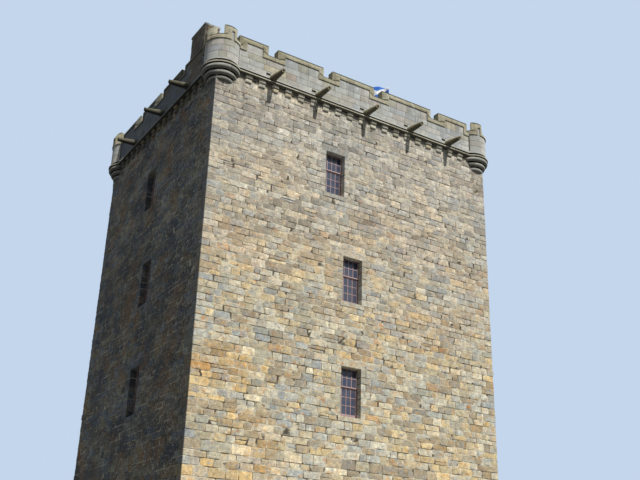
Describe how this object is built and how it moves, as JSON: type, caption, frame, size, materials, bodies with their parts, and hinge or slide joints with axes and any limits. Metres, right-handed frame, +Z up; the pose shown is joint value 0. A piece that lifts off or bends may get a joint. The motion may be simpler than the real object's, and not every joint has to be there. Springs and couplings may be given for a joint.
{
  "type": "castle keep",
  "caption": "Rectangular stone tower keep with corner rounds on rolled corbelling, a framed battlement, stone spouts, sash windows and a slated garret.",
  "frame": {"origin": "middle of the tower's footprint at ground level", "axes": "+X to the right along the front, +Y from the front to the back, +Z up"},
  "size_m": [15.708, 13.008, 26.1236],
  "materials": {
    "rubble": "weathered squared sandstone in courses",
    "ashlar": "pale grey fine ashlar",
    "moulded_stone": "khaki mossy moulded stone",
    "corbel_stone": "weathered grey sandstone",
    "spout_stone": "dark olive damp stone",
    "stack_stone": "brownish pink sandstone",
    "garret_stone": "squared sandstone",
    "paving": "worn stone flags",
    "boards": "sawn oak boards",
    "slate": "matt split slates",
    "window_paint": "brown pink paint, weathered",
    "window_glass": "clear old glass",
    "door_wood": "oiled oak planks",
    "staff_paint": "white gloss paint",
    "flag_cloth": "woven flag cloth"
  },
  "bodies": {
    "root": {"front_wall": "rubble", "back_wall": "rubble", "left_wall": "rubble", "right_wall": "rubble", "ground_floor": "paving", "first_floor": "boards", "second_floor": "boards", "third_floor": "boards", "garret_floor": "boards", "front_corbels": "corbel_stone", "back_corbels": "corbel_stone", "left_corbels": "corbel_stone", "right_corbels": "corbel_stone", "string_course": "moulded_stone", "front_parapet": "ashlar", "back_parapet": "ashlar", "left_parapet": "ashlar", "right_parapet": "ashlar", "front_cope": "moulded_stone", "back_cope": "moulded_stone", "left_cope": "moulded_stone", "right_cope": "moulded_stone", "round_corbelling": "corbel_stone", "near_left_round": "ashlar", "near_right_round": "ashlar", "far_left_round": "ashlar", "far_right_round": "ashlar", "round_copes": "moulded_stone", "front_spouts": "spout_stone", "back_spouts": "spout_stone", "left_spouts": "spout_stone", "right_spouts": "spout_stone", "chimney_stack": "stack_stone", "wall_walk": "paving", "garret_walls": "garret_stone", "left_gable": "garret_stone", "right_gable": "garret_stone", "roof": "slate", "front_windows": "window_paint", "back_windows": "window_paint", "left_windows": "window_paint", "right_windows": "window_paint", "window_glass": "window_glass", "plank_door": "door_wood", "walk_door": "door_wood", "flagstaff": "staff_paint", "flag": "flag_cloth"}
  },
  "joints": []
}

**Directive:** Would you copy out each line exactly as written?

**Worked answer:**
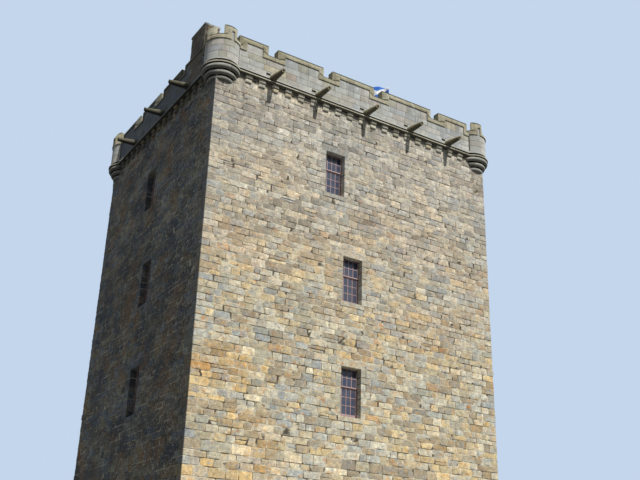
Describe how this object is built and how it moves, as JSON: type, caption, frame, size, materials, bodies with their parts, and hinge or slide joints with axes and any limits. Metres, right-handed frame, +Z up; the pose shown is joint value 0. A piece that lifts off or bends may get a joint. The motion may be simpler than the real object's, and not every joint has to be there. Springs and couplings may be given for a joint.
{
  "type": "castle keep",
  "caption": "Rectangular stone tower keep with corner rounds on rolled corbelling, a framed battlement, stone spouts, sash windows and a slated garret.",
  "frame": {"origin": "middle of the tower's footprint at ground level", "axes": "+X to the right along the front, +Y from the front to the back, +Z up"},
  "size_m": [15.708, 13.008, 26.1236],
  "materials": {
    "rubble": "weathered squared sandstone in courses",
    "ashlar": "pale grey fine ashlar",
    "moulded_stone": "khaki mossy moulded stone",
    "corbel_stone": "weathered grey sandstone",
    "spout_stone": "dark olive damp stone",
    "stack_stone": "brownish pink sandstone",
    "garret_stone": "squared sandstone",
    "paving": "worn stone flags",
    "boards": "sawn oak boards",
    "slate": "matt split slates",
    "window_paint": "brown pink paint, weathered",
    "window_glass": "clear old glass",
    "door_wood": "oiled oak planks",
    "staff_paint": "white gloss paint",
    "flag_cloth": "woven flag cloth"
  },
  "bodies": {
    "root": {"front_wall": "rubble", "back_wall": "rubble", "left_wall": "rubble", "right_wall": "rubble", "ground_floor": "paving", "first_floor": "boards", "second_floor": "boards", "third_floor": "boards", "garret_floor": "boards", "front_corbels": "corbel_stone", "back_corbels": "corbel_stone", "left_corbels": "corbel_stone", "right_corbels": "corbel_stone", "string_course": "moulded_stone", "front_parapet": "ashlar", "back_parapet": "ashlar", "left_parapet": "ashlar", "right_parapet": "ashlar", "front_cope": "moulded_stone", "back_cope": "moulded_stone", "left_cope": "moulded_stone", "right_cope": "moulded_stone", "round_corbelling": "corbel_stone", "near_left_round": "ashlar", "near_right_round": "ashlar", "far_left_round": "ashlar", "far_right_round": "ashlar", "round_copes": "moulded_stone", "front_spouts": "spout_stone", "back_spouts": "spout_stone", "left_spouts": "spout_stone", "right_spouts": "spout_stone", "chimney_stack": "stack_stone", "wall_walk": "paving", "garret_walls": "garret_stone", "left_gable": "garret_stone", "right_gable": "garret_stone", "roof": "slate", "front_windows": "window_paint", "back_windows": "window_paint", "left_windows": "window_paint", "right_windows": "window_paint", "window_glass": "window_glass", "plank_door": "door_wood", "walk_door": "door_wood", "flagstaff": "staff_paint", "flag": "flag_cloth"}
  },
  "joints": []
}